• SUPPLIED INFORMATION
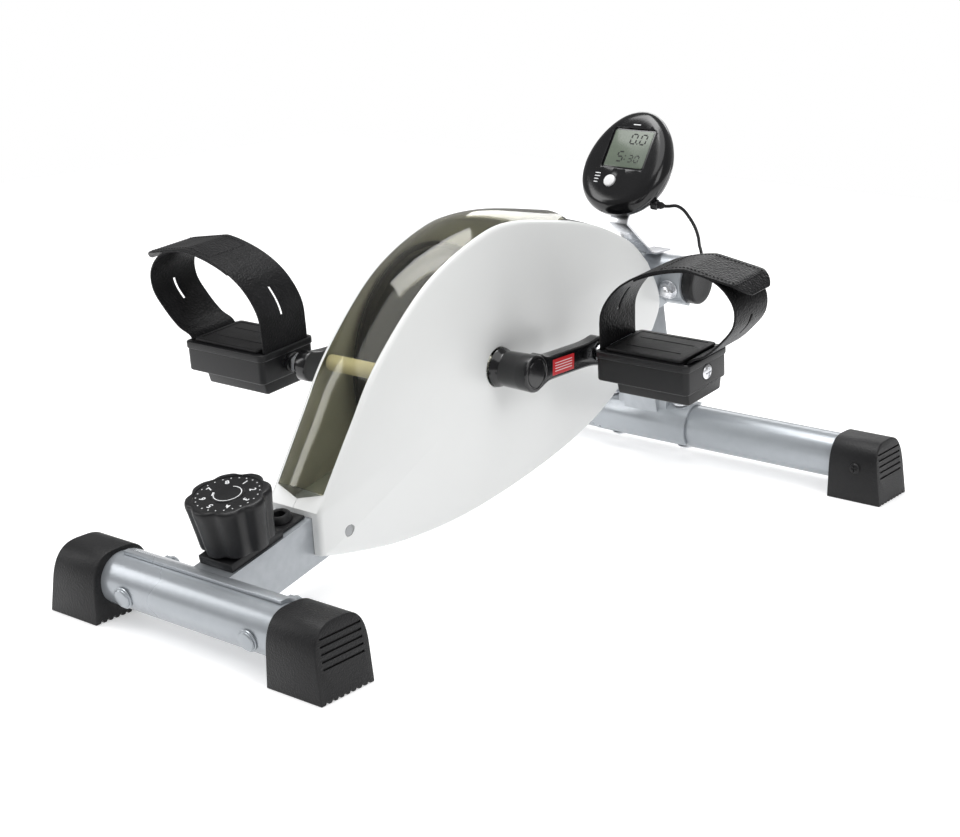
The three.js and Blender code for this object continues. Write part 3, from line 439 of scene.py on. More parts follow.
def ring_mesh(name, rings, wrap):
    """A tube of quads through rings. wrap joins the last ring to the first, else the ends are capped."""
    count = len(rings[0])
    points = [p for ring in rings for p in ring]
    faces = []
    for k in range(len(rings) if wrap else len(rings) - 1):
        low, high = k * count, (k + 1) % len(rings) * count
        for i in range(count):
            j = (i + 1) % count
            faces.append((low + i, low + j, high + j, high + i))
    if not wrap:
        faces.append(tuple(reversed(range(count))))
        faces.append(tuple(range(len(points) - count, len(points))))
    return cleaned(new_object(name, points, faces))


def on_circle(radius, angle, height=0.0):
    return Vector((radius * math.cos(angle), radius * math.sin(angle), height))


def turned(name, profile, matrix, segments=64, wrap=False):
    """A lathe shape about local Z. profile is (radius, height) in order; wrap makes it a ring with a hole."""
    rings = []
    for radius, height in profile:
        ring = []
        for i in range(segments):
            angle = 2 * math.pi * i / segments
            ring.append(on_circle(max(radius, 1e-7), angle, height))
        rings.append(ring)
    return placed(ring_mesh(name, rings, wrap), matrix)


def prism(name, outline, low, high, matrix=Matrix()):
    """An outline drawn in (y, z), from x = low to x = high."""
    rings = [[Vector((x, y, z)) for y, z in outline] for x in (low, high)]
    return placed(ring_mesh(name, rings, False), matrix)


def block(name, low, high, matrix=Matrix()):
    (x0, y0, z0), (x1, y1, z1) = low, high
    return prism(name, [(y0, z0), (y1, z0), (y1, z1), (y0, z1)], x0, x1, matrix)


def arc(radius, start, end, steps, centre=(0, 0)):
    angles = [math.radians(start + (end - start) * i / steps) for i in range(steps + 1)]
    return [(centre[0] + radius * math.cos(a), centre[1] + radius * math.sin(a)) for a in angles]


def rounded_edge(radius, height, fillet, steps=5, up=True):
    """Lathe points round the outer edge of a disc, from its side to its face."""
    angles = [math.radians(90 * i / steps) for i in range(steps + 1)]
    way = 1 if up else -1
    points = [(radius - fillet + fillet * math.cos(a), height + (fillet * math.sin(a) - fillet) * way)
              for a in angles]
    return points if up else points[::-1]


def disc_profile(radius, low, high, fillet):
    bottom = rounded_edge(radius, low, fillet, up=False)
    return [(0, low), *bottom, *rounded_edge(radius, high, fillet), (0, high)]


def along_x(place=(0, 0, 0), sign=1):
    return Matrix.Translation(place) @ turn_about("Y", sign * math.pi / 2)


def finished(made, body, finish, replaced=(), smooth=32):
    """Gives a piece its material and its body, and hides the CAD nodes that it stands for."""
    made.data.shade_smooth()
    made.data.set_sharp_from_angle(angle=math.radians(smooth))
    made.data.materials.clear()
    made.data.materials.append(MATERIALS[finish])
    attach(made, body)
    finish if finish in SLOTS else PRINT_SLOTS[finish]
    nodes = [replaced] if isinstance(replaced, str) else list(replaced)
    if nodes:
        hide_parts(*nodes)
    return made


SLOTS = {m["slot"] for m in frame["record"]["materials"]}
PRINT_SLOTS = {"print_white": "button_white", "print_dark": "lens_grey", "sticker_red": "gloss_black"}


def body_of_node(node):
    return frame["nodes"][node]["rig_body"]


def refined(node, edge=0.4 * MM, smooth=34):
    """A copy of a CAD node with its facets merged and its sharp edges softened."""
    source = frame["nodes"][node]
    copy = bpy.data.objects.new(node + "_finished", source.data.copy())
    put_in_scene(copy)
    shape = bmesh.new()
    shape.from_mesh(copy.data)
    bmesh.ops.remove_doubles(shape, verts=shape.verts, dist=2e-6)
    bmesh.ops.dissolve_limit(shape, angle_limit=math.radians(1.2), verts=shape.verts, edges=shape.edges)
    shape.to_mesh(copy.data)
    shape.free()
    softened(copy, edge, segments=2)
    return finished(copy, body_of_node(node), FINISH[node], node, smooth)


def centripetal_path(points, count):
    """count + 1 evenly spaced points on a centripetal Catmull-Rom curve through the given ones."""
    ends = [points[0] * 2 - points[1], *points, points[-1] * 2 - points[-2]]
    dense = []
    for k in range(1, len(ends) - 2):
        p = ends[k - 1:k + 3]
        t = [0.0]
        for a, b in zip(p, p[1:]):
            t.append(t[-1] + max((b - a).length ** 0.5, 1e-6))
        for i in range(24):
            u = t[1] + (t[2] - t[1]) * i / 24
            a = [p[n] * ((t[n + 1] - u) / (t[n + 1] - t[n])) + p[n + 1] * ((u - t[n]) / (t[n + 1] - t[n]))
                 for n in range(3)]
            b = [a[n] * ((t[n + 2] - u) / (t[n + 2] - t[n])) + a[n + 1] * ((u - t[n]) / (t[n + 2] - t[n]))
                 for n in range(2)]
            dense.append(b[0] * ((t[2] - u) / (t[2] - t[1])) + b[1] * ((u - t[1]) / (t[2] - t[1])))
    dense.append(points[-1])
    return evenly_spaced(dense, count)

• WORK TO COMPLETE
Starting at the top of the data above, repeat every line exactly until the line containing "return cleaned(new_object(name, points, faces))" has been given, then stop.

• OUTPUT FOR THIS TASK
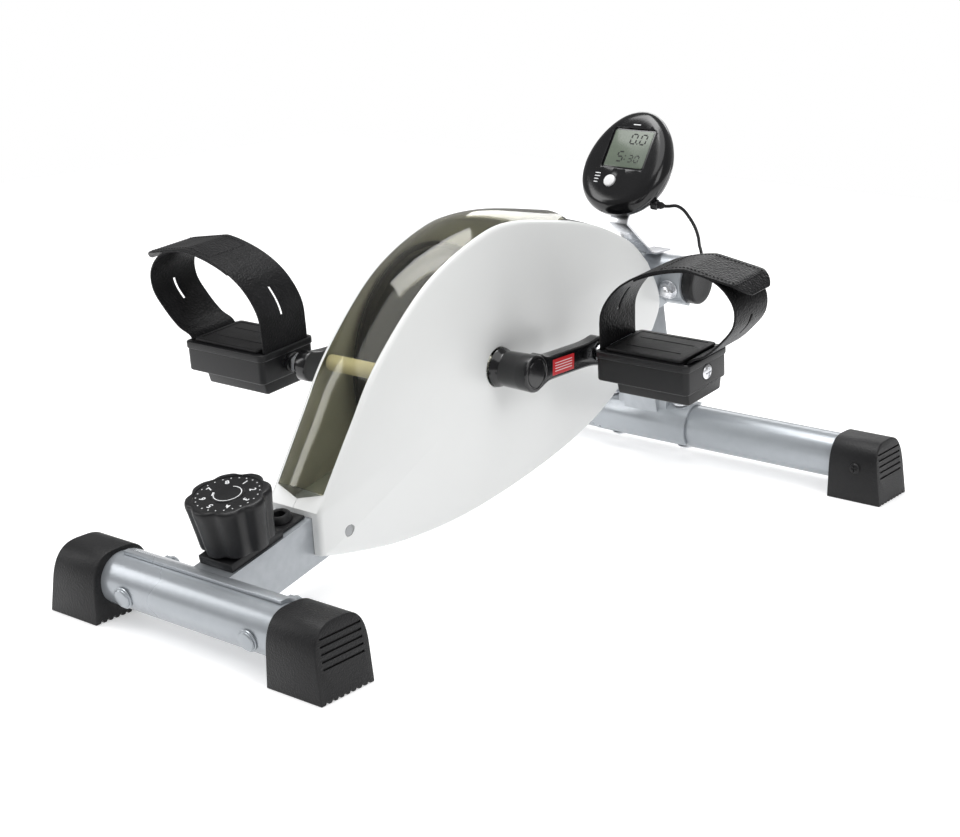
The three.js and Blender code for this object continues. Write part 3, from line 439 of scene.py on. More parts follow.
def ring_mesh(name, rings, wrap):
    """A tube of quads through rings. wrap joins the last ring to the first, else the ends are capped."""
    count = len(rings[0])
    points = [p for ring in rings for p in ring]
    faces = []
    for k in range(len(rings) if wrap else len(rings) - 1):
        low, high = k * count, (k + 1) % len(rings) * count
        for i in range(count):
            j = (i + 1) % count
            faces.append((low + i, low + j, high + j, high + i))
    if not wrap:
        faces.append(tuple(reversed(range(count))))
        faces.append(tuple(range(len(points) - count, len(points))))
    return cleaned(new_object(name, points, faces))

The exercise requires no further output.